Judi Dench mattatrice alla 57a Berlinale. La 72enne attrice inglese ricambia i lunghi applausi dei giornalisti, trasformando la conferenza stampa del drammatico Diario di uno scandalo in un fuoco di battute e tagliente ironia. Assente il regista Richard Eyre, ad accompagnarla c'è una bellissima Cate Blanchett, con cui totalizza due delle 4 nomination agli Oscar, ottenute dal film, in Italia dal 23 febbraio. "Seguirò la cerimonia dal mio letto - risponde scaramanticamente -. Sono molto superstiziosa: ho dei rituali che devo seguire ogni sera, affinché niente mi vada storto!". A esaltare il frizzante duetto in sala è l'esasperato contrasto dei toni, rispetto alle durissime tematiche affrontate dalla storia: un incrocio di solitudini e morbosi rapporti, che si instaurano fra una professoressa quarantenne, un suo alunno e una sua amica più anziana, che vorrebbe monopolizzarne gli affetti.
Alle spalle del film, presentato a Berlino fuori concorso, è il bestseller di Zoe Heller La donna dello scandalo. "Già il romanzo mi aveva colpito moltissimo - racconta la Dench -. La prospettiva poi di scavare nella psiche umana con una storia così dolorosa era assolutamente irresistibile". Il ruolo che le affida lo sceneggiatura di Patrick Marber è infatti quello di Barbara, professoressa anziana e priva di qualsiasi affetto, che si aggrappa alla neoarrivata Sheba, per sfuggire alla sua solitudine: "Ho provato una grande immedesimazione col mio personaggio - scherza -. Anche io, quando mi è morto il gatto, gli ho fatto il funerale!". Il rapporto col personaggio della Blanchett inizia nel film poco dopo il suo arrivo a scuola. Un invito per un tè schiude le porte a una frequentazione sempre più asfissiante e malata, che finirà per trasformarsi in un vero e proprio ricatto, nei confronti dell'amica Sheba. In palio è il segreto del suo rapporto clandestino con un giovane alunno, con cui la tiene in pugno per strapparla alla famiglia. La morale del film? La Dench non ha dubbi: "Che bisogna lasciare la gente in pace e non invitare nessuno per il tè".

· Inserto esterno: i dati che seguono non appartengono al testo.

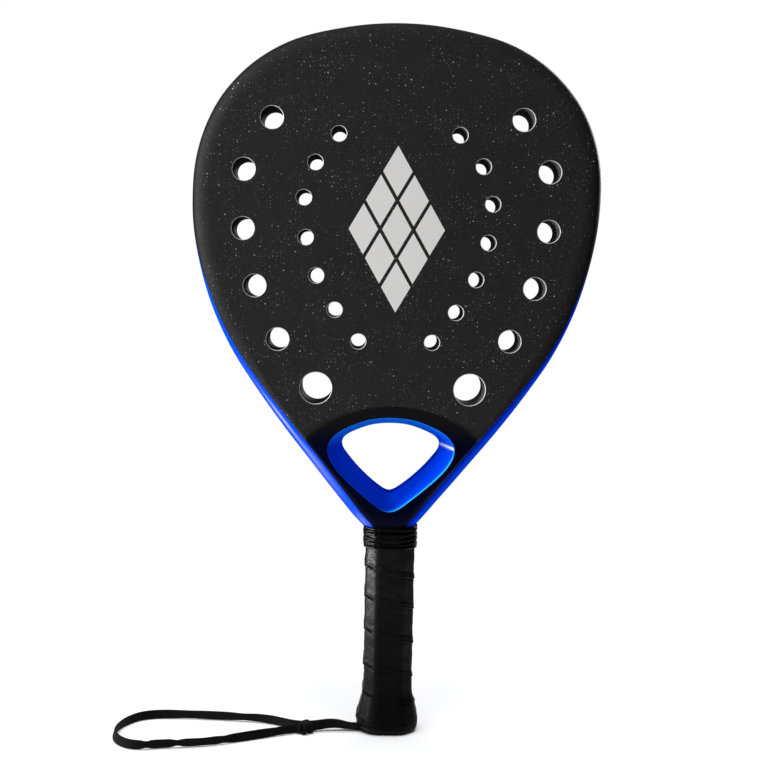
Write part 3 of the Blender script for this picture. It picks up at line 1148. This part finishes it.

Ritrovata la serietà, l'attrice nega rivaluta però sfumature e percorso della sua Barbara: "Per quanto negativo - dice - anche Lady Macbeth era un personaggio bellissimo. In questo film non c'è bianco o nero, ma soltanto sfumature di grigio. La storia di entrambe le donne parla di grandi solitudini e ci insegna che anche i comportamenti più incomprensibili hanno in fondo un loro perché". L'identificazione delle protagoniste in vittime di un comune dramma è condivisa anche da Cate Blanchett. Al festival anche per Intrigo a Berlino di Soderbergh, l'attrice parla di empatia col suo personaggio: "La tragedia di Sheeba - spiega - è il profondo contrasto fra la rassicurante immagine che offre all'esterno e la realtà dei suoi sentimenti. La forza di questo film è proprio la capacità di indagare il dramma tutto interiore che l'attanaglia". Il catastrofico intreccio di affetti ed effetti solleva l'intevitabile interrogativo sulla legittimità di inseguire l'amore ad ogni costo. "Il problema - dice la Blanchett - risiede nell'accezione che diamo a questo sentimento. Nel caso di Sheeba, a muoverla è un'inconscia spinta all'autodistruzione". Se a farne le spese, sullo schermo, è il giovane Steven Connelly, il 18enne Andrew Simpson che gli presta il volto si dice invece particolarmente contento: "Mio padre è stato molto orgoglioso di me - scherza -. Mia madre mi ha autorizzato anche a proseguire nella recitazione. Purché, ha detto, la prossima volta si tratti di un ruolo diverso".